Benjamin Montag, doctoral student in nuclear engineering, Kearney, Neb., has been working on solid-state neutron detection devices as well. Montag's efforts have recently been concentrated on finding lithium ternary compounds for neutron detection with Michael Reichenberger, senior in nuclear engineering, Mount Hope, Kan. Incorporating lithium into a crystalline structure allows for the production of a small semiconducting device that has a high efficiency for thermal neutrons.

The device has its own advantages and disadvantages. While demand has remained constant for the devices, there are limitations to their development. Many of the ternary compounds Montag is working on are high temperature materials and have high melting points. This creates challenges for growing single crystals. Instead of growing them through conventional methods, many people choose alternatives, such as solution growth. As a result, dirty and noisy devices are produced. Montag has been collaborating with Douglas McGregor, professor of nuclear engineering and SMART Lab director, on this research since September 2008. The duo was awarded a grant from the National Nuclear Security Administration for $698,040 for three years of research. Montag anticipates receiving a renewal for a fourth year of research.

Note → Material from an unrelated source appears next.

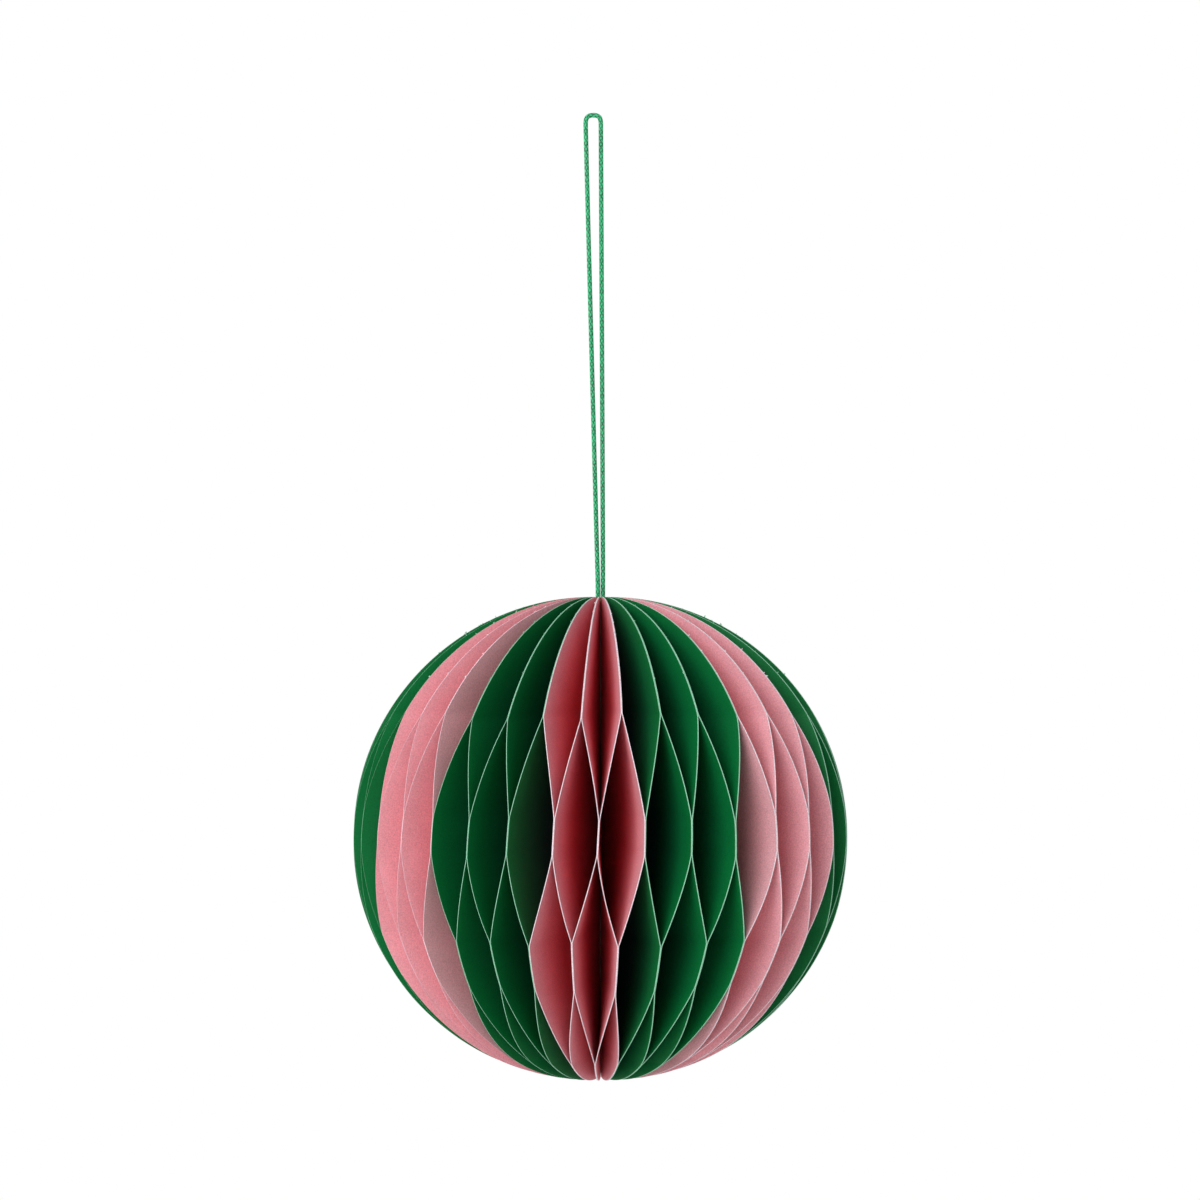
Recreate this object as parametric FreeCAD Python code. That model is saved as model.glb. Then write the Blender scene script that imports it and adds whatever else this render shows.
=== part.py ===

Upon completion, the students' various detectors will aide several different industries. Radiation detectors are used for medical imaging, national security and oil well logging as well as the automotive industry.

"Radiation detection is used if you want to see something that cannot be seen with the naked eye," Nelson said. "With oil well logging you can't tell the density of the rock by using a camera, but you can using radiation detection. Any type of measurement you want to know you can typically do with radiation and radiation detectors."